Yes I keep expecting them to ask me how I'd like to pay, but no it's see you in the spring, or next autumn etc. I think it's a reasonable exchange for me to come to them for servicing and the bodywork check under the 12 year warranty.
90 percent of the time when it comes to driving on poor road conditions, its mostly down to the driver and his or her knowledge and skills.
What tyres did he have on?
Why? I'd have thought having four wheels being driven would be better with the same tyres on.
We've got 2 4wds, both with the original tyres on (assume they're summer) and we've managed to get around just fine in the last few days - including up the hill to our house with quite deep snow on it.
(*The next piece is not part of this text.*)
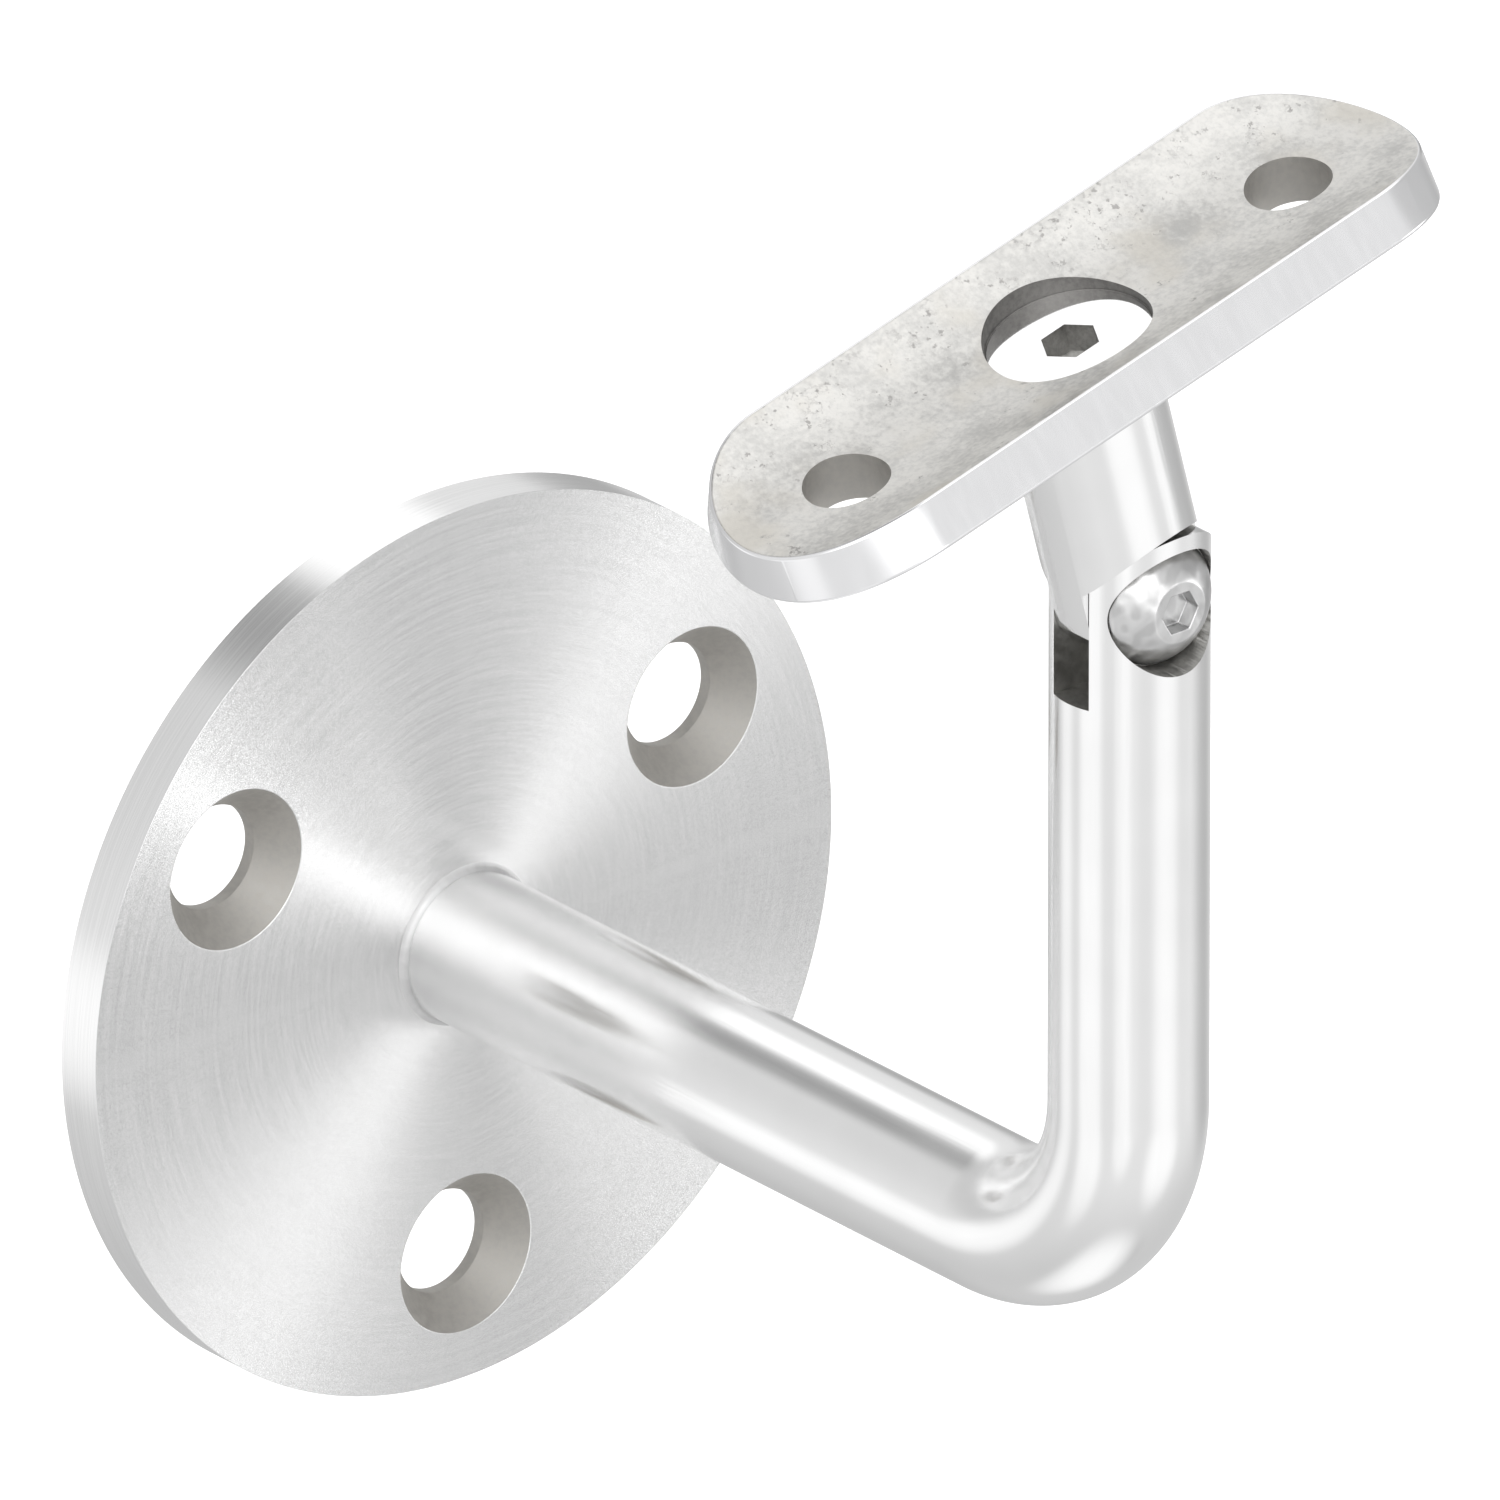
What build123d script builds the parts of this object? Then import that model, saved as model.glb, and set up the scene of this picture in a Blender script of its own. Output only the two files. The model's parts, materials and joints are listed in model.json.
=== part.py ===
from build123d import *
from math import asin, cos, radians, sin, sqrt, tan
import os

# Wall bracket for a round handrail, in millimetres. X runs out from the wall, Y along the
# rail and Z up. The origin is the middle of the wall plate's back face.

# Wall plate, a flat disc
plate_radius = 36.0
plate_thickness = 4.0
plate_edge_break = 0.25
wall_hole_count = 3
wall_hole_circle_radius = 25.75
wall_hole_first_angle = 30.0
wall_hole_radius = 4.15
countersink_radius = 6.4
countersink_angle = 75.0

# Arm, a round bar bent once and forked at its upper end
bar_radius = 6.0
arm_reach = 80.6
bend_radius = 15.0
spigot_clearance = 0.05
front_weld_leg = 0.5
back_weld_leg = 1.2
ear_radius = 6.25
slot_width = 4.0
slot_depth = 7.65

# Hinge between the arm's fork and the post's tongue
pivot_height = 56.65
post_lean = 15.0
tongue_side_clearance = 0.05
tongue_tip_below_pivot = 4.7
shoulder_clearance = 0.3
pivot_hole_clearance = 0.08

# Hinge screw, button head with a hexagon socket
pivot_screw_radius = 2.5
pivot_screw_tip_recess = 0.6
pivot_head_radius = 4.75
pivot_head_height = 2.75
pivot_head_rim = 0.6
pivot_head_crown_radius = 2.3
pivot_head_recess = 0.1
pivot_head_side_clearance = 0.25
pivot_socket_width = 3.0
pivot_socket_depth = 1.6

# Saddle plate, a flat bar with round ends bent to the rail's radius
rail_radius = 21.2
saddle_height = 23.3
saddle_thickness = 4.0
saddle_width = 20.0
saddle_length = 64.5
saddle_end_length = 11.2
saddle_edge_break = 0.3
saddle_hole_spacing = 44.2
saddle_hole_radius = 3.35
saddle_screw_well_radius = 6.45

# Saddle screw, countersunk head with a hexagon socket
saddle_screw_radius = 3.0
saddle_screw_hole_clearance = 0.1
saddle_screw_length = 12.0
saddle_screw_depth = 0.73
saddle_screw_head_radius = 6.3
saddle_screw_head_edge = 0.1
saddle_screw_head_angle = 90.0
saddle_screw_point_chamfer = 0.6
saddle_socket_width = 4.0
saddle_socket_depth = 2.4
tapped_hole_extra_depth = 1.5
tapped_hole_mouth = 0.5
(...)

Certainly infinitely better than our previous cars (Citroen Grand Picasso and a Jag XF). So whilst I can see that performance will be better with all-weather or winter tyres, for getting around where we live they're fine.
And to be honest the roads round here are cleared within a couple of hours anyway - we had a heavyish snowfall last night and by 10 this morning everything but residential roads had been cleared, and this is a village with no meaningful through routes.
I'll probably put all-season tyres on next time I'm changing but for where I live and drive I can't see the benefit of separate tyres, even if there was somewhere to store them round here.
At least they are mobile. 2x4s on summers in the same conditions are generally immobile. We had 2x4 skinny summer tyres Peugeot 205 trying to get up hill and sliding into banks either side. What was worse she had no idea why she wasn't getting grip. Took three of us pushing to get her up the hill. She then went to a village school that was probably closed...
Which are fantastic for ice I , but in deep snow have nothing to bite into, so you need a good deep tread and / or chains in addition for very deep snow.